Rows from an object dataset
::::::

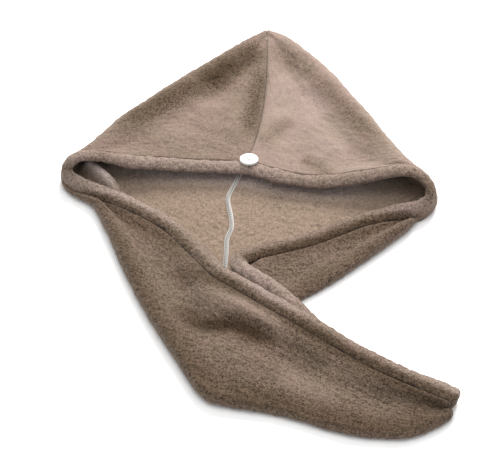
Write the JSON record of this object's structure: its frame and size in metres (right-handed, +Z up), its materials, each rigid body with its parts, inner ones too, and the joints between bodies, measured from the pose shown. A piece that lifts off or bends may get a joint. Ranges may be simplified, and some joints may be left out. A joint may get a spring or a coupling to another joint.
{
  "type": "hair turban towel",
  "caption": "Taupe coral-fleece hair turban towel lying flat: open hood with plump rolled rim, crown seam, white four-hole nape button and folded tapering tail.",
  "frame": {"origin": "on the surface the towel lies on, under the middle of its box", "axes": "+X to the viewer's right, +Y from the viewer to the hood's point along the towel's greatest length, +Z up from the surface"},
  "size_m": [0.3852, 0.5594, 0.0353],
  "materials": {
    "fleece": "short curly coral-fleece pile, matt with a soft sheen",
    "hem_fleece": "the same fleece rolled into a plump hem",
    "overlock": "off-white overlock stitching over a narrow seam allowance",
    "button": "polished white resin",
    "thread": "white spun polyester thread"
  },
  "bodies": {
    "root": {"left_panel": "fleece", "right_panel": "fleece", "left_rim_hem": "hem_fleece", "right_rim_hem": "hem_fleece", "crown_seam_ridge": "overlock", "button": "button", "button_thread": "thread"}
  },
  "joints": []
}
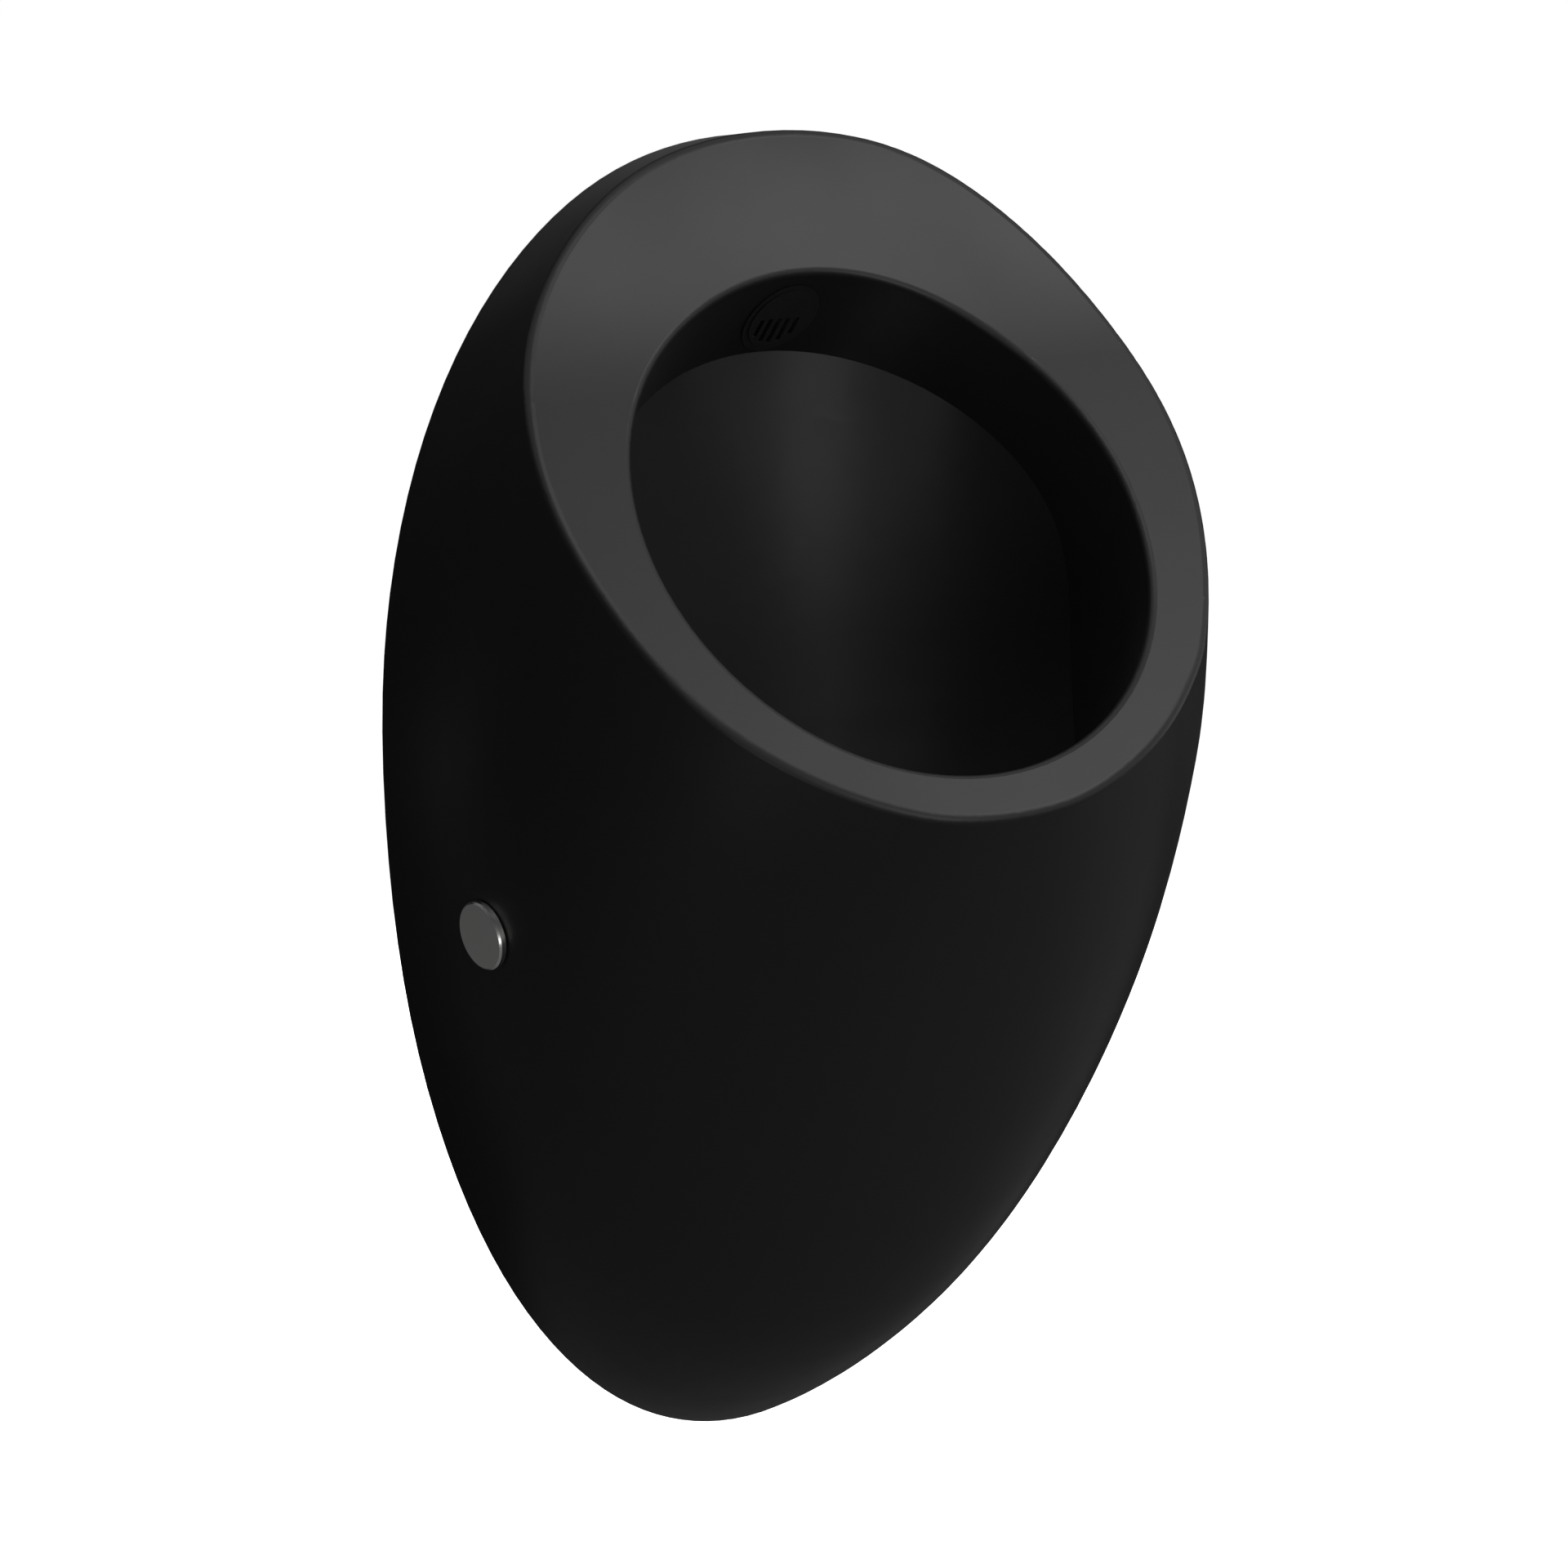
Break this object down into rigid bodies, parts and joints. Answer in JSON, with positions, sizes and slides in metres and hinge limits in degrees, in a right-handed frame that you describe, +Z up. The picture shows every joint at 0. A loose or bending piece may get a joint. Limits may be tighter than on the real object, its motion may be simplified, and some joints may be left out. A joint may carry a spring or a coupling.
{
  "type": "wall hung urinal",
  "caption": "Egg-shaped wall-hung urinal with a sloping oval mouth, a hidden bottle trap, rear water inlet and outlet, and side fixings under round metal caps.",
  "frame": {"origin": "on the finished wall, on the centre line, at the lowest point of the china's back face", "axes": "+X to the right of someone facing the urinal, +Y into the wall, +Z up"},
  "size_m": [0.34, 0.2987, 0.5974],
  "materials": {
    "glazed_china": "black glaze, fired to a soft satin gloss",
    "satin_metal": "satin plated",
    "stainless_steel": "pressed and brushed",
    "zinc_steel": "zinc plated",
    "cast_zinc": "die cast, raw",
    "plated_brass": "nickel plated",
    "sealing_rubber": "moulded",
    "black_plastic": "moulded, fine matt",
    "white_plastic": "moulded polypropylene",
    "grey_nylon": "moulded nylon"
  },
  "bodies": {
    "urinal": {"ceramic_body": "glazed_china", "waste_top_gasket": "sealing_rubber", "waste_tail": "stainless_steel", "waste_bottom_gasket": "sealing_rubber", "waste_nut": "black_plastic", "trap_body": "white_plastic", "trap_seal": "sealing_rubber", "outlet_seal": "sealing_rubber", "outlet_pipe": "white_plastic", "inlet_connector": "plated_brass", "inlet_seal": "sealing_rubber", "spreader_nozzle": "black_plastic", "spreader_seal": "sealing_rubber", "side_bushes": "white_plastic", "side_screws": "zinc_steel", "side_anchor_left": "cast_zinc", "side_anchor_right": "cast_zinc", "side_studs": "zinc_steel", "stud_washers": "zinc_steel", "stud_nuts": "zinc_steel", "stud_plugs": "grey_nylon", "hanging_hook_left": "zinc_steel", "hanging_hook_right": "zinc_steel", "hook_liners": "grey_nylon", "hook_screws": "zinc_steel", "hook_plugs": "grey_nylon"},
    "strainer": {"strainer": "stainless_steel"},
    "dip_tube": {"dip_tube": "white_plastic"},
    "side_cap_left": {"side_cap_left": "satin_metal"},
    "side_cap_right": {"side_cap_right": "satin_metal"}
  },
  "joints": [
    {"name": "strainer_lift", "type": "slide", "parent": "urinal", "child": "strainer", "axis": [0, 0, 1], "range_m": [0, 0.04]},
    {"name": "dip_tube_lift", "type": "slide", "parent": "urinal", "child": "dip_tube", "axis": [0, 0, 1], "range_m": [0, 0.019]},
    {"name": "side_cap_left_pull", "type": "slide", "parent": "urinal", "child": "side_cap_left", "axis": [-0.9737, -0.1927, -0.1217], "range_m": [0, 0.012]},
    {"name": "side_cap_right_pull", "type": "slide", "parent": "urinal", "child": "side_cap_right", "axis": [0.9737, -0.1927, -0.1217], "range_m": [0, 0.012]}
  ]
}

::::::

Your task is to print the whole listing again exactly.

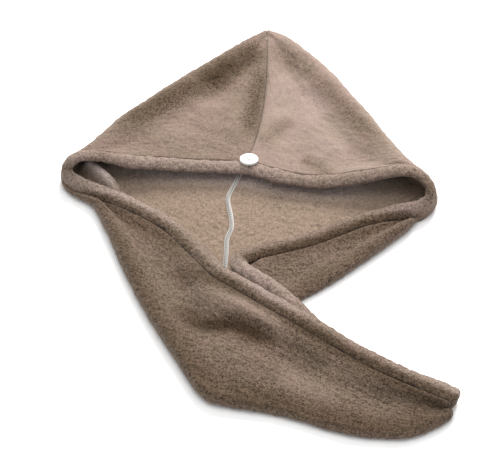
Write the JSON record of this object's structure: its frame and size in metres (right-handed, +Z up), its materials, each rigid body with its parts, inner ones too, and the joints between bodies, measured from the pose shown. A piece that lifts off or bends may get a joint. Ranges may be simplified, and some joints may be left out. A joint may get a spring or a coupling to another joint.
{
  "type": "hair turban towel",
  "caption": "Taupe coral-fleece hair turban towel lying flat: open hood with plump rolled rim, crown seam, white four-hole nape button and folded tapering tail.",
  "frame": {"origin": "on the surface the towel lies on, under the middle of its box", "axes": "+X to the viewer's right, +Y from the viewer to the hood's point along the towel's greatest length, +Z up from the surface"},
  "size_m": [0.3852, 0.5594, 0.0353],
  "materials": {
    "fleece": "short curly coral-fleece pile, matt with a soft sheen",
    "hem_fleece": "the same fleece rolled into a plump hem",
    "overlock": "off-white overlock stitching over a narrow seam allowance",
    "button": "polished white resin",
    "thread": "white spun polyester thread"
  },
  "bodies": {
    "root": {"left_panel": "fleece", "right_panel": "fleece", "left_rim_hem": "hem_fleece", "right_rim_hem": "hem_fleece", "crown_seam_ridge": "overlock", "button": "button", "button_thread": "thread"}
  },
  "joints": []
}
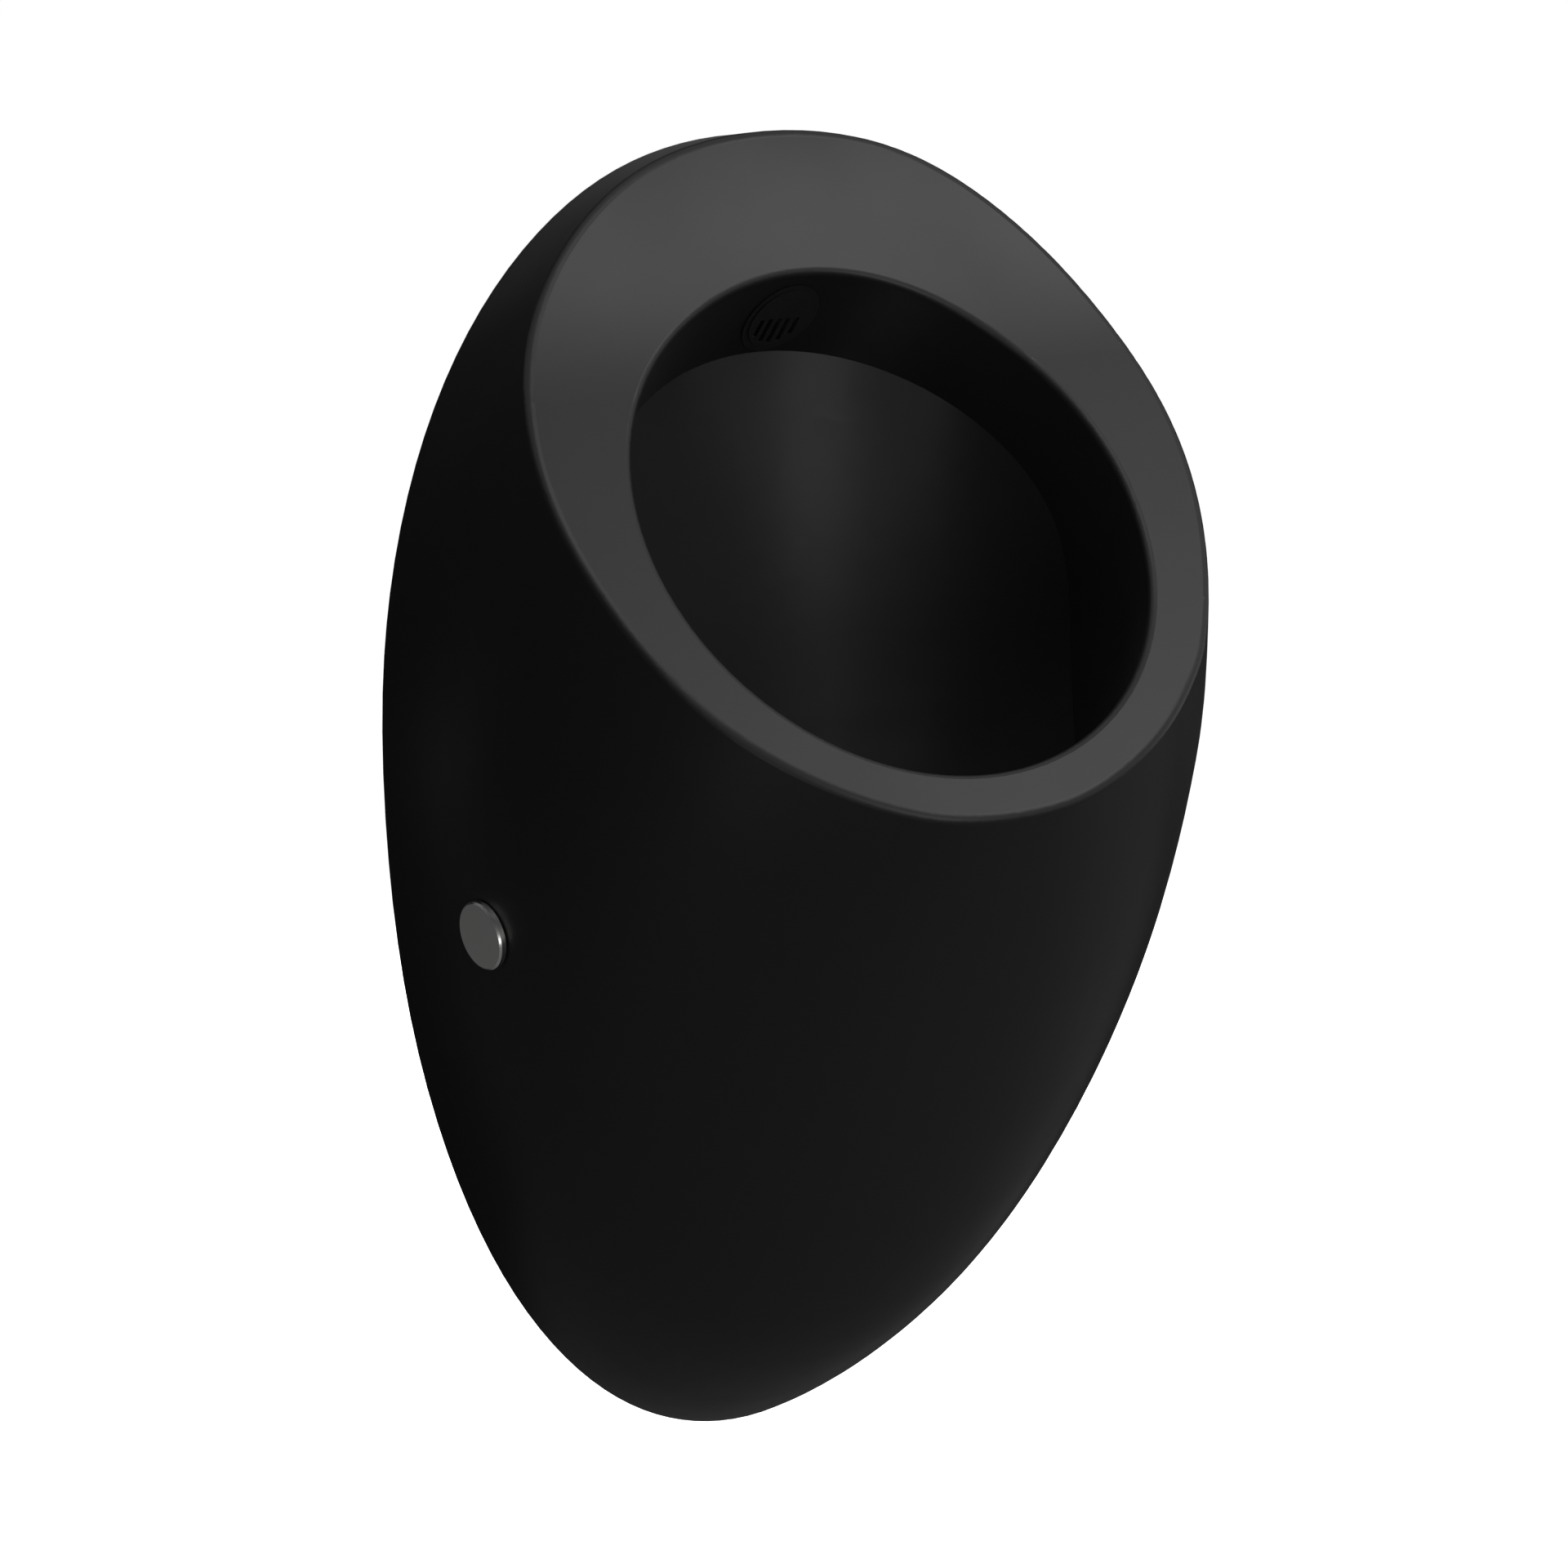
Break this object down into rigid bodies, parts and joints. Answer in JSON, with positions, sizes and slides in metres and hinge limits in degrees, in a right-handed frame that you describe, +Z up. The picture shows every joint at 0. A loose or bending piece may get a joint. Limits may be tighter than on the real object, its motion may be simplified, and some joints may be left out. A joint may carry a spring or a coupling.
{
  "type": "wall hung urinal",
  "caption": "Egg-shaped wall-hung urinal with a sloping oval mouth, a hidden bottle trap, rear water inlet and outlet, and side fixings under round metal caps.",
  "frame": {"origin": "on the finished wall, on the centre line, at the lowest point of the china's back face", "axes": "+X to the right of someone facing the urinal, +Y into the wall, +Z up"},
  "size_m": [0.34, 0.2987, 0.5974],
  "materials": {
    "glazed_china": "black glaze, fired to a soft satin gloss",
    "satin_metal": "satin plated",
    "stainless_steel": "pressed and brushed",
    "zinc_steel": "zinc plated",
    "cast_zinc": "die cast, raw",
    "plated_brass": "nickel plated",
    "sealing_rubber": "moulded",
    "black_plastic": "moulded, fine matt",
    "white_plastic": "moulded polypropylene",
    "grey_nylon": "moulded nylon"
  },
  "bodies": {
    "urinal": {"ceramic_body": "glazed_china", "waste_top_gasket": "sealing_rubber", "waste_tail": "stainless_steel", "waste_bottom_gasket": "sealing_rubber", "waste_nut": "black_plastic", "trap_body": "white_plastic", "trap_seal": "sealing_rubber", "outlet_seal": "sealing_rubber", "outlet_pipe": "white_plastic", "inlet_connector": "plated_brass", "inlet_seal": "sealing_rubber", "spreader_nozzle": "black_plastic", "spreader_seal": "sealing_rubber", "side_bushes": "white_plastic", "side_screws": "zinc_steel", "side_anchor_left": "cast_zinc", "side_anchor_right": "cast_zinc", "side_studs": "zinc_steel", "stud_washers": "zinc_steel", "stud_nuts": "zinc_steel", "stud_plugs": "grey_nylon", "hanging_hook_left": "zinc_steel", "hanging_hook_right": "zinc_steel", "hook_liners": "grey_nylon", "hook_screws": "zinc_steel", "hook_plugs": "grey_nylon"},
    "strainer": {"strainer": "stainless_steel"},
    "dip_tube": {"dip_tube": "white_plastic"},
    "side_cap_left": {"side_cap_left": "satin_metal"},
    "side_cap_right": {"side_cap_right": "satin_metal"}
  },
  "joints": [
    {"name": "strainer_lift", "type": "slide", "parent": "urinal", "child": "strainer", "axis": [0, 0, 1], "range_m": [0, 0.04]},
    {"name": "dip_tube_lift", "type": "slide", "parent": "urinal", "child": "dip_tube", "axis": [0, 0, 1], "range_m": [0, 0.019]},
    {"name": "side_cap_left_pull", "type": "slide", "parent": "urinal", "child": "side_cap_left", "axis": [-0.9737, -0.1927, -0.1217], "range_m": [0, 0.012]},
    {"name": "side_cap_right_pull", "type": "slide", "parent": "urinal", "child": "side_cap_right", "axis": [0.9737, -0.1927, -0.1217], "range_m": [0, 0.012]}
  ]
}